With such a small market capitalization, the USDR stablecoin also shows negative dynamics: even on the first day after its exchange listing, its capitalization was $8 million, while at its peak in May 2025, it reached $9.5 million. Since then, USDR capitalization has declined by more than 15%, indicating weak demand among investors and users.
This is also reflected in low trading volumes, which rarely exceed $50 million per day. However, by this metric, StablR USD still outperforms some larger stablecoins such as EUR Coin (EURC) and USDC (USD0).

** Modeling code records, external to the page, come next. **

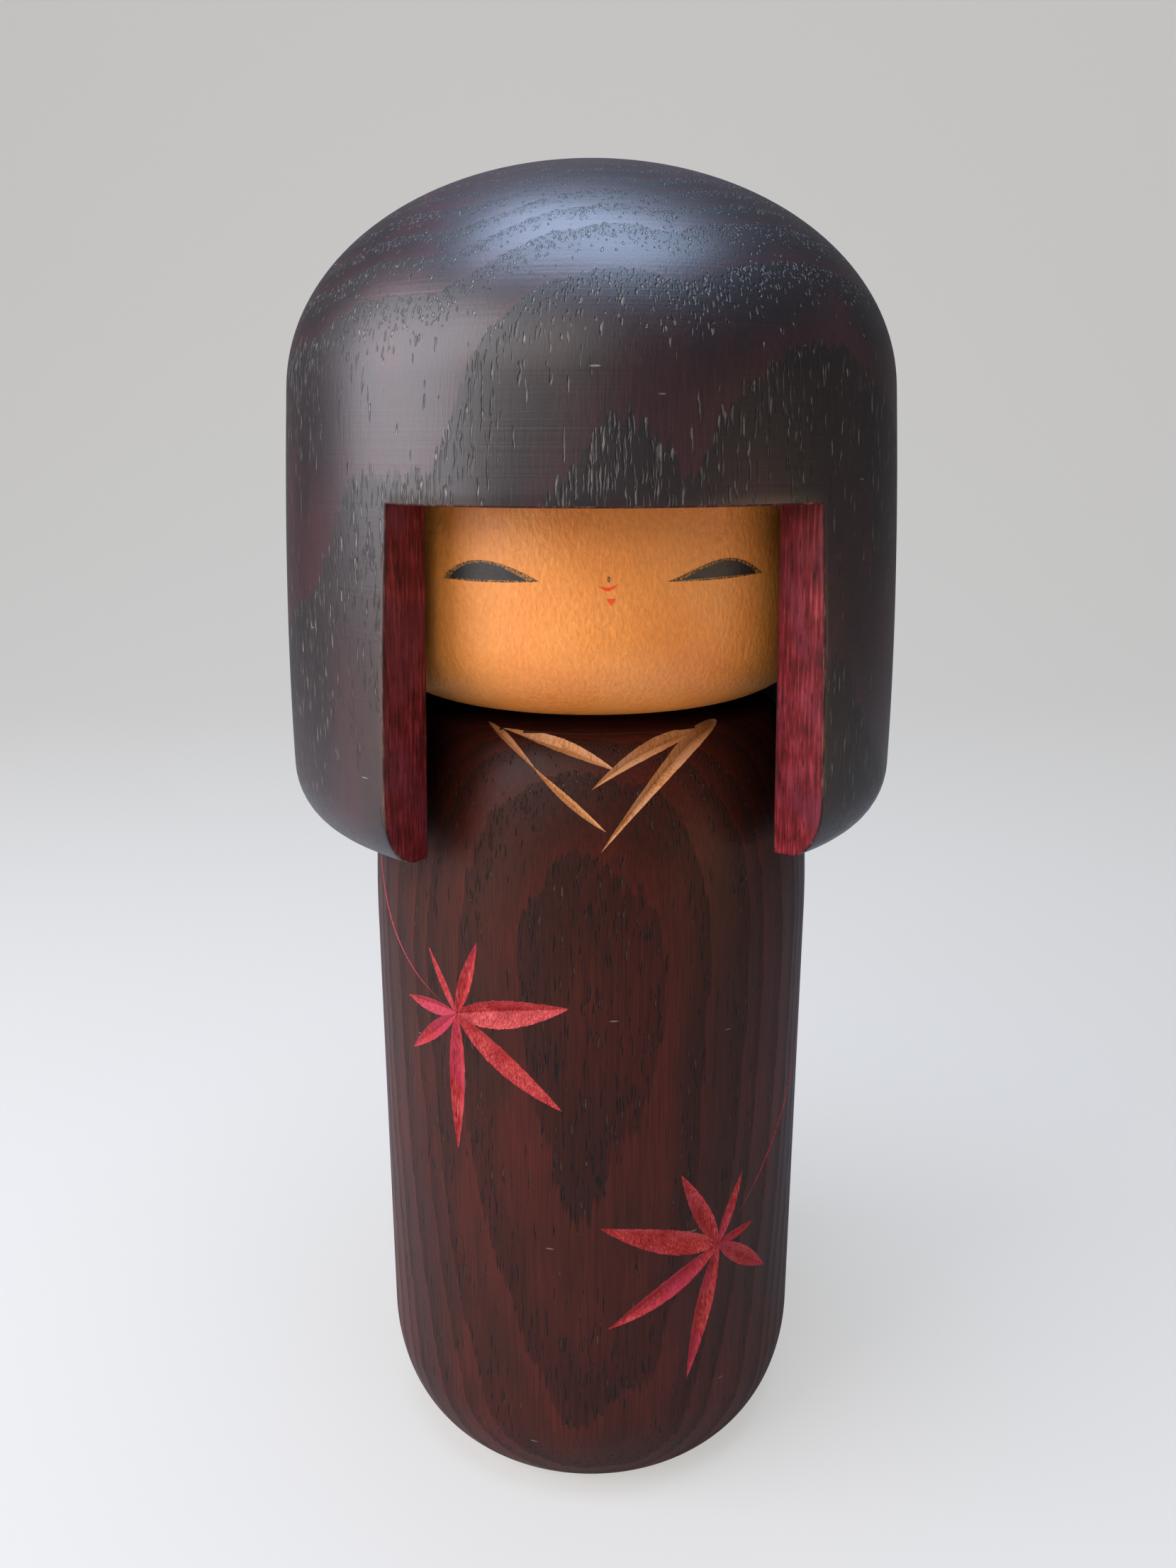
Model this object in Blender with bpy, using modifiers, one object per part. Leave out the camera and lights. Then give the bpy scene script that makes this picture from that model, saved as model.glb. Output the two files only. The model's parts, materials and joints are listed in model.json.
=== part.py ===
"""Sosaku kokeshi: a lathe-turned wooden doll whose hooded head turns on its body.

Frame: +Z up, the doll faces -Y, and the origin is the centre of the underside. Metres.
"""

from math import cos, pi, radians, sin, tan

import bmesh
import bpy
from mathutils import Matrix, Vector

GAP = 0.0003  # play between two pieces that touch
SIDES = 80  # flats round a large turned piece
MERGE = 0.00001  # how near the axis a turned point is joined to it

# Body: a nearly straight column with a rounded foot and a domed shoulder.
BODY_LOW_RADIUS = 0.0460
BODY_HIGH_RADIUS = 0.0454
FOOT_RADIAL = 0.0107  # the foot's rounding, across and up
FOOT_RISE = 0.0208
SHOULDER_START = 0.1150
SHOULDER_LINE_RADIUS = 0.0345  # a fine line turned where the dome meets the seat
SHOULDER_LINE_HEIGHT = 0.1622
SHOULDER_LINE_DEPTH = 0.0004
SEAT_RADIUS = 0.0200  # the flat that carries the head
SEAT_HEIGHT = 0.1647

# Hood: the head of hair, a bell that hangs round the face and the shoulders.
HOOD_TOP = 0.2600
HOOD_RIM = 0.1406
HOOD_RIM_RADIUS = 0.0600
HOOD_CROWN_START = 0.2220  # height at which the side becomes the crown
HOOD_CROWN_RADIUS = 0.0568
HOOD_CROWN_LEAN = 0.083  # how far the side leans in there, per unit of height
RIM_OUTER_RADIAL = 0.0088
RIM_OUTER_RISE = 0.0110
RIM_INNER_ROUND = 0.0010
BORE_RADIUS = 0.0490
BORE_CEILING = 0.2240
BORE_CORNER = 0.0040

# Window: the hood's opening over the face, between two cuts that meet near the axis.
WINDOW_HALF_ANGLE = 36.6  # degrees each side of straight ahead, at the fringe
WINDOW_SPLAY = 2.2  # degrees that each cut leans outwards on its way down to the rim
FRINGE_HEIGHT = 0.2027

# Face: a turned block held by its thick upper end in the hood's bore.
FACE_RADIUS = 0.0455
CHIN_HEIGHT = SEAT_HEIGHT + GAP
CHIN_RADIAL = 0.0160
CHIN_RISE = 0.0150
HOLD_HEIGHT = 0.2070  # the thick end starts here, above the fringe

# Dowel: glued into the body, and the head turns on it.
DOWEL_RADIUS = 0.0090
DOWEL_CHAMFER = 0.0010
DOWEL_BOTTOM = 0.1400
DOWEL_TOP = 0.1900
DOWEL_SIDES = 32

WOOD = {
    "stained_body_wood": (0.042, 0.017, 0.012, 0.42),
    "stained_hood_wood": (0.020, 0.012, 0.013, 0.36),
    "lacquered_face_wood": (0.700, 0.300, 0.075, 0.38),
    "plain_dowel_wood": (0.560, 0.400, 0.240, 0.60),
}


def clear_scene():
    for item in list(bpy.data.objects):
        bpy.data.objects.remove(item)


def new_collection(name):
    made = bpy.data.collections.new(name)
    bpy.context.scene.collection.children.link(made)
    return made


def wood(name):
    red, green, blue, roughness = WOOD[name]
    made = bpy.data.materials.new(name)
    made.use_nodes = True
    shader = made.node_tree.nodes["Principled BSDF"]
    shader.inputs["Base Color"].default_value = (red, green, blue, 1.0)
    shader.inputs["Roughness"].default_value = roughness
    shader.inputs["Metallic"].default_value = 0.0
    return made


def quarter(centre, radial, rise, start, end, count):
    """Points of an elliptical arc; angles in degrees from straight out (+X) towards up."""
    turns = [radians(start + (end - start) * i / count) for i in range(count + 1)]
    return [(centre[0] + radial * cos(t), centre[1] + rise * sin(t)) for t in turns]


def french_curve(first, first_pull, last_pull, last, count):
    """Points of a cubic Bezier curve, both ends included."""
    corners = [Vector(point) for point in (first, first_pull, last_pull, last)]
    points = []
    for i in range(count + 1):
        t = i / count
        weights = ((1 - t) ** 3, 3 * t * (1 - t) ** 2, 3 * t * t * (1 - t), t**3)
        points.append(tuple(sum((w * c for w, c in zip(weights, corners)), Vector((0, 0)))))
    return points


def body_outline():
    """Radius and height, from the seat's centre out, down the side and back under the foot."""
    line = (SHOULDER_LINE_RADIUS, SHOULDER_LINE_HEIGHT)
    seat = [(0.0, SEAT_HEIGHT), (SEAT_RADIUS, SEAT_HEIGHT), line]
    groove = (line[0] + SHOULDER_LINE_DEPTH, line[1] - SHOULDER_LINE_DEPTH)
    rise = SHOULDER_LINE_HEIGHT - SHOULDER_START
    dome = french_curve(
        (line[0] + 2 * SHOULDER_LINE_DEPTH, line[1]),
        (line[0] + 0.0065, line[1] - 0.0006),
        (BODY_HIGH_RADIUS, SHOULDER_START + 0.65 * rise),
        (BODY_HIGH_RADIUS, SHOULDER_START),
        10,
    )
    foot_centre = (BODY_LOW_RADIUS - FOOT_RADIAL, FOOT_RISE)
    foot = quarter(foot_centre, FOOT_RADIAL, FOOT_RISE, 0, -90, 8)
    return [*seat, groove, *dome, *foot, (0.0, 0.0)]


def hood_outline():
    """From the crown's centre down the outside, round the rim and up the bore to its ceiling."""
    start = (HOOD_CROWN_RADIUS, HOOD_CROWN_START)
    rise = HOOD_TOP - HOOD_CROWN_START
    pull = 0.5523  # the handle length that makes a Bezier quarter nearly a true ellipse
    crown = french_curve(
        (0.0, HOOD_TOP),
        (pull * HOOD_CROWN_RADIUS, HOOD_TOP),
        (start[0] - HOOD_CROWN_LEAN * pull * rise, start[1] + pull * rise),
        start,
        14,
    )
    side_end = (HOOD_RIM_RADIUS, HOOD_RIM + RIM_OUTER_RISE)
    drop = (start[1] - side_end[1]) / 3
    side = french_curve(
        start,
        (start[0] + HOOD_CROWN_LEAN * drop, start[1] - drop),
        (side_end[0], side_end[1] + drop),
        side_end,
        8,
    )
    outer_centre = (HOOD_RIM_RADIUS - RIM_OUTER_RADIAL, side_end[1])
    outer = quarter(outer_centre, RIM_OUTER_RADIAL, RIM_OUTER_RISE, 0, -90, 5)
    inner_centre = (BORE_RADIUS + RIM_INNER_ROUND, HOOD_RIM + RIM_INNER_ROUND)
    inner = quarter(inner_centre, RIM_INNER_ROUND, RIM_INNER_ROUND, -90, -180, 3)
    corner_centre = (BORE_RADIUS - BORE_CORNER, BORE_CEILING - BORE_CORNER)
    corner = quarter(corner_centre, BORE_CORNER, BORE_CORNER, 0, 90, 3)
    return [*crown, *side[1:], *outer[1:], *inner, *corner, (0.0, BORE_CEILING)]


def face_outline():
    """From the top's centre out, down the thick end, in to the face and round the chin."""
    hold_radius = BORE_RADIUS - GAP
    top = BORE_CEILING - GAP
    corner_centre = (hold_radius - BORE_CORNER, top - BORE_CORNER)
    corner = quarter(corner_centre, BORE_CORNER, BORE_CORNER, 90, 0, 3)
    chin_centre = (FACE_RADIUS - CHIN_RADIAL, CHIN_HEIGHT + CHIN_RISE)
    chin = quarter(chin_centre, CHIN_RADIAL, CHIN_RISE, 0, -90, 8)
    step = [(hold_radius, HOLD_HEIGHT), (FACE_RADIUS, HOLD_HEIGHT)]
    return [(0.0, top), *corner, *step, *chin, (0.0, CHIN_HEIGHT)]


def dowel_outline():
    small = DOWEL_RADIUS - DOWEL_CHAMFER
    top = [(0.0, DOWEL_TOP), (small, DOWEL_TOP), (DOWEL_RADIUS, DOWEL_TOP - DOWEL_CHAMFER)]
    low = [(DOWEL_RADIUS, DOWEL_BOTTOM + DOWEL_CHAMFER), (small, DOWEL_BOTTOM)]
    return [*top, *low, (0.0, DOWEL_BOTTOM)]


def turned(name, outline, collection, material=None, sides=SIDES):
    """A solid of revolution: the outline as a chain of edges, turned by a Screw modifier."""
    mesh = bpy.data.meshes.new(name)
    edges = [(i, i + 1) for i in range(len(outline) - 1)]
    mesh.from_pydata([(radius, 0.0, height) for radius, height in outline], edges, [])
    piece = bpy.data.objects.new(name, mesh)
    collection.objects.link(piece)
    if material:
        mesh.materials.append(material)
    screw = piece.modifiers.new("turn", "SCREW")
    screw.axis = "Z"
    screw.angle = 2 * pi
    screw.steps = sides
    screw.render_steps = sides
    screw.use_merge_vertices = True
    screw.merge_threshold = MERGE
    screw.use_smooth_shade = True
    return piece


def as_helper(piece):
    piece.hide_render = True
    piece.display_type = "WIRE"
    return piece


def window_cutter(collection):
    """A wedge with its edge on the axis, open to the front, from below the rim to the fringe."""
    reach = 1.6 * HOOD_RIM_RADIUS
    low = HOOD_RIM - 0.010
    cube = bmesh.new()
    bmesh.ops.create_cube(cube, size=1.0)
    size = Matrix.Diagonal((4 * reach, reach, FRINGE_HEIGHT - low, 1.0))
    place = Matrix.Translation((0.0, -reach / 2, (FRINGE_HEIGHT + low) / 2))
    bmesh.ops.transform(cube, matrix=place @ size, verts=cube.verts)
    for side in (-1, 1):
        angle = radians(WINDOW_HALF_ANGLE)
        outwards = (side * cos(angle), sin(angle), tan(radians(WINDOW_SPLAY)))
        everything = cube.verts[:] + cube.edges[:] + cube.faces[:]
        bmesh.ops.bisect_plane(
            cube,
            geom=everything,
            plane_co=(0.0, 0.0, FRINGE_HEIGHT),
            plane_no=outwards,
            clear_outer=True,
        )
        bmesh.ops.holes_fill(cube, edges=[e for e in cube.edges if e.is_boundary])
    bmesh.ops.remove_doubles(cube, verts=cube.verts, dist=MERGE)
    bmesh.ops.recalc_face_normals(cube, faces=cube.faces)
    mesh = bpy.data.meshes.new("window_cutter")
    cube.to_mesh(mesh)
    cube.free()
    piece = bpy.data.objects.new("window_cutter", mesh)
    collection.objects.link(piece)
    return as_helper(piece)


def socket_cutter(name, low, high, collection):
    """A straight cylinder that leaves the dowel its play."""
    radius = DOWEL_RADIUS + GAP
    outline = [(0.0, high), (radius, high), (radius, low), (0.0, low)]
    return as_helper(turned(name, outline, collection, sides=DOWEL_SIDES))


def cut(piece, cutter):
    boolean = piece.modifiers.new(cutter.name, "BOOLEAN")
    boolean.operation = "DIFFERENCE"
    boolean.solver = "EXACT"
    boolean.object = cutter


def build():
    clear_scene()
    doll = new_collection("kokeshi_doll")
    cutters = new_collection("cutters")

    body = turned("body", body_outline(), doll, wood("stained_body_wood"))
    overshoot = 0.010
    body_socket = socket_cutter(
        "body_socket", DOWEL_BOTTOM - GAP, SEAT_HEIGHT + overshoot, cutters
    )
    cut(body, body_socket)

    turned("neck_dowel", dowel_outline(), doll, wood("plain_dowel_wood"), DOWEL_SIDES)

    face = turned("face_block", face_outline(), doll, wood("lacquered_face_wood"))
    face_socket = socket_cutter("face_socket", CHIN_HEIGHT - overshoot, DOWEL_TOP + GAP, cutters)
    cut(face, face_socket)

    hood = turned("hair_hood", hood_outline(), doll, wood("stained_hood_wood"))
    cut(hood, window_cutter(cutters))


build()
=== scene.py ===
# %% [markdown]
# A kokeshi is a wooden doll turned on a lathe. This one is a creative kind: a dark column for a
# body, an amber block for a face, and a hollow bell of black-stained wood for the hair. Nothing
# holds it together but close fits and one dowel, and the head turns on that dowel.
#
# Three things make it look real, and each gets its own steps below: turned forms with a
# craftsman's slight softness, cuts made by a real V-shaped chisel, and ring-porous wood whose
# pores and yearly rings run through the solid rather than over its skin.

import json
from math import atan2, cos, degrees, hypot, log, pi, radians, sin, tan

import bpy
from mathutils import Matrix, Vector

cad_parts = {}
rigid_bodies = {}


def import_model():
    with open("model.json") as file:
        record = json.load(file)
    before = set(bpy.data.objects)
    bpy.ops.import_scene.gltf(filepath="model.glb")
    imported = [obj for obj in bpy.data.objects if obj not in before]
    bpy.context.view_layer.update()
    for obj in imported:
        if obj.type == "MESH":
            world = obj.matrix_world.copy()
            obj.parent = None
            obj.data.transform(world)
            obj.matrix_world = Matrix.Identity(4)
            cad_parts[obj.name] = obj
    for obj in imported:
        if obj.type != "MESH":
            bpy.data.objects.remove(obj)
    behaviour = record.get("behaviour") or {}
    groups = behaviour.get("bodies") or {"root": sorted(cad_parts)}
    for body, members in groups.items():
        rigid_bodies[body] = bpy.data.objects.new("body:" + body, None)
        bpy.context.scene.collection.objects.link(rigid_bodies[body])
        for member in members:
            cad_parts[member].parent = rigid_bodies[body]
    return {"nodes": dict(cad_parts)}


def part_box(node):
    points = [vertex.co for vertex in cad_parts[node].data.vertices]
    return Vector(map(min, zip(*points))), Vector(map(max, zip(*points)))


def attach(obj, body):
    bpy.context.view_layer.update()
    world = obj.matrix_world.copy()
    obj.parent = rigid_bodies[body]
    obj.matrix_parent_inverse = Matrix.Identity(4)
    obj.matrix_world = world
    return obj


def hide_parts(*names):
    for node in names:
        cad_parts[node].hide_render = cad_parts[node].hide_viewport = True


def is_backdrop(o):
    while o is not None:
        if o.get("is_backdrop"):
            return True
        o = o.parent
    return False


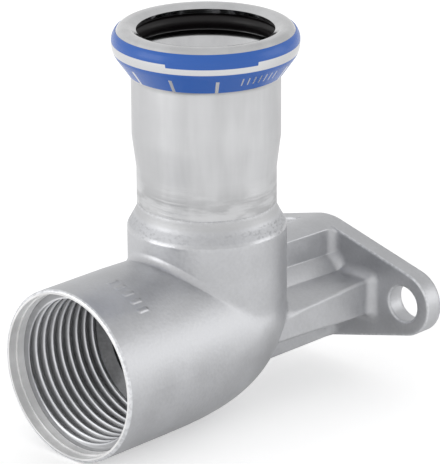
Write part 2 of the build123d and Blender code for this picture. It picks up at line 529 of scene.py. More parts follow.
def blasted_grain_group():
    """Fine dents and faint clouds, as bead blasting leaves them on a casting."""
    inputs = [
        ("Vector", "NodeSocketVector", None),
        ("Grain Size", "NodeSocketFloat", 0.3 * MM),
        ("Cloud Size", "NodeSocketFloat", 6.0 * MM),
    ]
    outputs = [("Height", "NodeSocketFloat"), ("Tone", "NodeSocketFloat")]
    tree, start, end = new_group("Blasted grain", inputs, outputs)
    vector = start.outputs["Vector"]
    cloud_share = 0.65
    grain = noise(tree, vector, maths(tree, "DIVIDE", 1.0, start.outputs["Grain Size"]))
    cloud = noise(tree, vector, maths(tree, "DIVIDE", 1.0, start.outputs["Cloud Size"]), detail=4.0)
    plug(tree, grain, end.inputs["Height"])
    plug(tree, blend(tree, cloud_share, grain, cloud), end.inputs["Tone"])
    return tree


def ring_marks_group():
    """Fine rings round an axis, broken and wandering, as turning and grinding leave them."""
    inputs = [
        ("Along", "NodeSocketFloat", 0.0),
        ("Vector", "NodeSocketVector", None),
        ("Spacing", "NodeSocketFloat", 0.4 * MM),
    ]
    outputs = [("Height", "NodeSocketFloat")]
    tree, start, end = new_group("Ring marks", inputs, outputs)
    vector = start.outputs["Vector"]
    wander_reach = 1.6 * MM
    wander = noise(tree, vector, scale=120.0)
    along = maths(tree, "MULTIPLY_ADD", wander, wander_reach, start.outputs["Along"])
    rings = add_node(tree, "ShaderNodeTexNoise", noise_dimensions="1D")
    plug(tree, maths(tree, "DIVIDE", along, start.outputs["Spacing"]), rings.inputs["W"])
    plug(tree, 1.0, rings.inputs["Scale"])
    plug(tree, 3.0, rings.inputs["Detail"])
    patches = ramp(tree, noise(tree, vector, scale=260.0), low=0.35, high=0.65, out_low=0.3)
    even = maths(tree, "SUBTRACT", rings.outputs["Fac"], 0.5)
    plug(tree, maths(tree, "MULTIPLY_ADD", even, patches, 0.5), end.inputs["Height"])
    return tree


def bump(tree, height, strength, distance, normal=None):
    """A Bump node over a height, as its normal output."""
    node = tree.nodes.new("ShaderNodeBump")
    node.inputs["Strength"].default_value = strength
    node.inputs["Distance"].default_value = distance
    plug(tree, height, node.inputs["Height"])
    if normal is not None:
        plug(tree, normal, node.inputs["Normal"])
    return node.outputs["Normal"]


def grey(colour, factor):
    """A colour made darker or lighter by a factor, with its alpha."""
    return [min(1.0, part * factor) for part in colour] + [1.0]


def overlaid(tree, mask, under, over):
    """A colour laid over another where a mask is 1."""
    return blend(tree, mask, under, over, "RGBA")


def tinted(tree, tone, colour, dark, light):
    """A colour that a tone between 0 and 1 darkens or lightens by those factors."""
    return overlaid(tree, tone, grey(colour, dark), grey(colour, light))


def shaded(tree, colour, factor):
    """A colour socket multiplied by a factor."""
    node = add_node(tree, "ShaderNodeVectorMath", operation="SCALE")
    plug(tree, colour, node.inputs[0])
    plug(tree, factor, node.inputs["Scale"])
    return node.outputs[0]


def bevel_normal(tree, radius):
    """The normal of edges and corners as if they were rounded by a radius."""
    node = tree.nodes.new("ShaderNodeBevel")
    node.samples = 8
    plug(tree, radius, node.inputs["Radius"])
    return node.outputs["Normal"]


def cast_zones(tree, place):
    """Masks of the casting's parts that look different, by name."""
    x, y, z = split(tree, place)
    from_thread_axis = hypotenuse(tree, x, z)
    past_bend = maths(tree, "SUBTRACT", y, SOCKET_Y)
    from_socket_axis = hypotenuse(tree, x, past_bend)
    from_crossing = hypotenuse(tree, from_thread_axis, past_bend)
    in_mouth = within(tree, y, PILOT_END_Y)
    mouth = product(tree, within(tree, from_thread_axis, LIP_R), in_mouth)
    past_mouth = maths(tree, "SUBTRACT", 1.0, in_mouth)
    in_bore = within(tree, from_thread_axis, THREAD_ZONE_R)
    threaded = product(tree, in_bore, past_mouth, within(tree, y, THREAD_ZONE_END_Y))
    run = product(tree, within(tree, from_thread_axis, PASSAGE_R), within(tree, y, SOCKET_Y))
    rise = product(tree, within(tree, from_socket_axis, PASSAGE_R), beyond(tree, z, 0.0))
    inside = largest(tree, threaded, run, rise, within(tree, from_crossing, PASSAGE_R))
    at_rim = within(tree, y, RIM_END_Y, softness=0.1 * MM)
    outer_edge = product(tree, beyond(tree, from_thread_axis, LIP_R), at_rim)
    return {
        "mouth": mouth,
        "inside": inside,
        "outer edge": outer_edge,
        "machined": largest(tree, mouth, outer_edge, inside),
        "collar edge": band(tree, z, COLLAR_EDGE_LOW, SHOULDER_LOW, COLLAR_EDGE_FADE),
        "shoulder": band(tree, z, SHOULDER_LOW, SHOULDER_HIGH, SHOULDER_FADE),
        "neck": beyond(tree, z, NECK_LOW, SHOULDER_FADE),
        "flange": beyond(tree, y, FLANGE_LOOK_Y, FLANGE_FADE),
    }


def cast_bars(tree, place):
    """A short row of plain raised bars across the top of the barrel."""
    x, y, z = split(tree, place)
    round_barrel = maths(tree, "MULTIPLY", maths(tree, "ARCTAN2", x, z), BARREL_R)
    across = maths(tree, "PINGPONG", round_barrel, BAR_PITCH / 2.0)
    bars = within(tree, across, BAR_HALF_WIDTH, BAR_SLOPE)
    row = band(tree, y, *BAR_ROW_Y, softness=0.3 * MM)
    spread = band(tree, round_barrel, *BAR_SPREAD, softness=0.1 * MM)
    return product(tree, bars, row, spread)


def softened_edges(tree, place, edge_round, on_flange):
    """The normal over softly worn edges, and a mask of where the edges are."""
    _, y, z = split(tree, place)
    by_weld = beyond(tree, z, SHOULDER_HIGH - 0.5 * MM, softness=0.5 * MM)
    at_crotch = product(tree, band(tree, z, *CROTCH_Z, CROTCH_FADE), band(tree, y, *CROTCH_Y, CROTCH_FADE))
    radius = edge_round
    for mask, times in ((by_weld, 4.0), (at_crotch, 6.0), (on_flange, 2.5)):
        radius = blend(tree, mask, radius, times * edge_round)
    soft = bevel_normal(tree, radius)
    sharp = tree.nodes.new("ShaderNodeNewGeometry").outputs["Normal"]
    turn = add_node(tree, "ShaderNodeVectorMath", operation="DOT_PRODUCT")
    plug(tree, soft, turn.inputs[0])
    plug(tree, sharp, turn.inputs[1])
    return soft, ramp(tree, turn.outputs["Value"], low=0.985, high=0.9)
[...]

Despite its small capitalization, the USDR stablecoin's exchange rate has remained relatively stable. The maximum deviation of StablR USD from the US dollar was 2% during the first weeks after exchange listings — a standard pattern for newly launched assets, since elevated volatility is often observed at the beginning of trading.
For stablecoins, maintaining parity with the US dollar is considered a key indicator of reliability. Even a temporary loss of the peg ("depeg") can trigger a mass withdrawal of funds by users, as has already happened with several well-known projects in the past.
Subsequently, the USDR stablecoin's price has rarely deviated from the US dollar by more than 1%, which is considered normal for an asset with such a small market capitalization and limited liquidity.
In addition to USDR, the issuer StablR has also launched another stablecoin pegged to the euro exchange rate — EURR. This asset also complies with MiCA regulations and has a market capitalization exceeding USDR. As of May 2026, EURR's capitalization stands at $13.8 million, almost twice that of USDR. Apart from being pegged to different currencies, these tokens are otherwise virtually identical.